Theorem For any level of wages (W(t)) at a given time, all goods prices (P(t)) above a certain level P*(t) represent a valid solution to the Household Utility maximisation problem. The level of production Y(t) is given by the maximising the composed function: U(Q(N(t),t),N(t)), where
U = one-period utility function;
N(t) = number of hours worked at time t.
Q(N,t) = production function at time t [NOTE: this my addition to the notation].
Proof: Determine the optimising solution N(t) to the composed one-period utility function; this determines the output Y(t) = Q(N(t),t).
Then if we fix W(t),
P*(t)Y(t) = W(t)N(t).If P(t) = P*(t), then aggregate profits are zero, and all production is paid for out of wages. (By Lemma 2, P(t) cannot be less than P*(t).)

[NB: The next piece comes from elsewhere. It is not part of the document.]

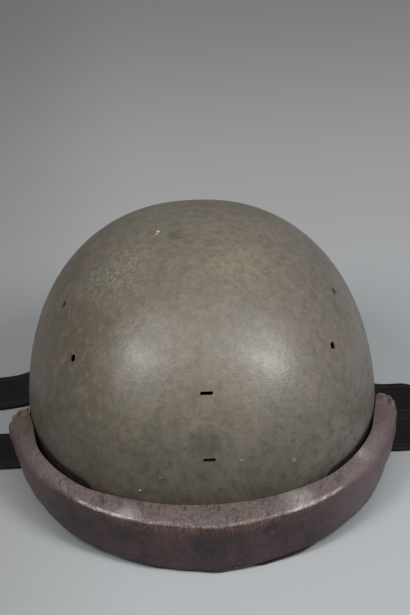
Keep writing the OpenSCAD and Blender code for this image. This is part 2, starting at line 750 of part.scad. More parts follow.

If P(t) > P*(t), then the corporate sector can pay a dividend of (P(t)-P*(t))Y(t). In this case, profits will equal the dividend payments, and the net cash flow between the household sector and the business sector is zero. Since we optimise U(t) for all t, the full optimisation problem over the infinite horizon is satisfied. Q.E.D.
Remark: If a cash-in-hand constraint is imposed to prevent the dividend payment, the household sector can borrow the deficient funds from the business sector to arrive at the same solution. Any interest payments this generates will be returned as dividends in the future, and so they can be ignored.
Remark: Since the price level has no effect on the solution, price stickiness cannot affect the real variables in the solution. Additionally, since we can find the optimal production level at each time independently, the time preference parameter has no impact on the solution.